On the radio, I was introduced as an ‘expert’ in emotional literacy and I felt the old shadow of self-doubt tap me on the shoulder. Who on earth did I think I was? Me, an expert in emotional literacy? You have got to be joking. For the last 10 days, I have been a sleep-deprived harridan. With baby Ben now 15 weeks old, I have shouted at Matty for not getting ready in the morning even though I know he’s only four: the result is that going to school is an enormous step and he too is exhausted. I criticise my husband for pretty much everything from not taking the bin out and not setting boundaries to not being calm with Matty (because obviously Little Miss Perfect is allowed to lose it with her kids, but no one else is!).
Work in progress
So, I am a work in progress, just as my parents were.
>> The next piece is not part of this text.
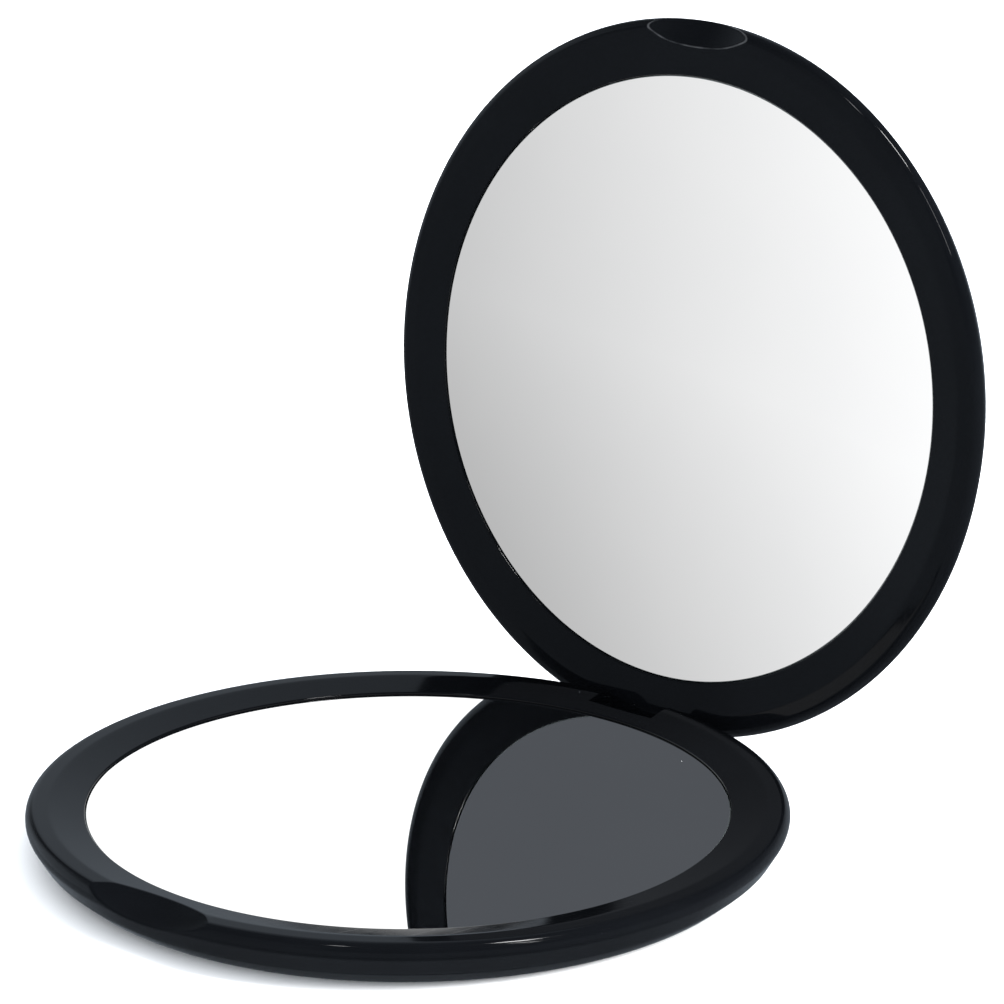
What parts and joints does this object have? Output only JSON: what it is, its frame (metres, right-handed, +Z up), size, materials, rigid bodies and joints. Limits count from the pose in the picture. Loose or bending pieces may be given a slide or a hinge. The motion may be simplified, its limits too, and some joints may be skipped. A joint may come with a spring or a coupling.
{
  "type": "compact mirror",
  "caption": "Round double compact mirror, hinged at the rear and standing open, with a flat mirror in the base and a concave magnifying mirror in the lid.",
  "frame": {"origin": "centre of the base's flat underside, on the table", "axes": "+Z up, +Y from the finger notch towards the hinge, +X to the right when looking along +Y"},
  "size_m": [0.1, 0.1149, 0.1005],
  "materials": {
    "black_plastic": "polished moulded black plastic",
    "mirror_glass": "silvered glass",
    "foam_tape": "white foam mounting tape",
    "magnet": "nickel-plated magnet",
    "steel": "bright steel"
  },
  "bodies": {
    "base": {"base_frame": "black_plastic", "base_cover": "black_plastic", "flat_mirror": "mirror_glass", "flat_mirror_tape": "foam_tape", "base_magnet_left": "magnet", "base_magnet_right": "magnet", "hinge_pin": "steel"},
    "lid": {"lid_frame": "black_plastic", "lid_cover": "black_plastic", "magnifying_mirror": "mirror_glass", "magnifying_mirror_tape": "foam_tape", "lid_keeper_left": "steel", "lid_keeper_right": "steel"}
  },
  "joints": [
    {"name": "lid_hinge", "type": "hinge", "parent": "base", "child": "lid", "pos_m": [0, 0.0478, 0.00355], "axis": [1, 0, 0], "range_deg": [0, 94.7]}
  ]
}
I don’t ‘just know’ how to ask for what I need, to negotiate solutions, so give myself time out as well as everyone else, I have to keep reminding myself of it and old habits die hard. I need to practice the new ways of being with people who will forgive me for making mistakes and who will model how I would like to be. As a teacher, I am more able to do that and to be the supporter for other people’s journey, maybe because my own experiences of education at all levels has been so positive and I have worked with so many amazing mentors. As a parent and wife, I need all the positive role modelling and awareness-raising that I can get. I consciously look for it now, just as I did when I was a kid, going round to friends’ houses and looking at how they did family life, all the time looking for clues.
And that’s why SEAL is so important in schools because there are fewer and fewer families like Sally’s and more and more like mine. And all of us are works in progress.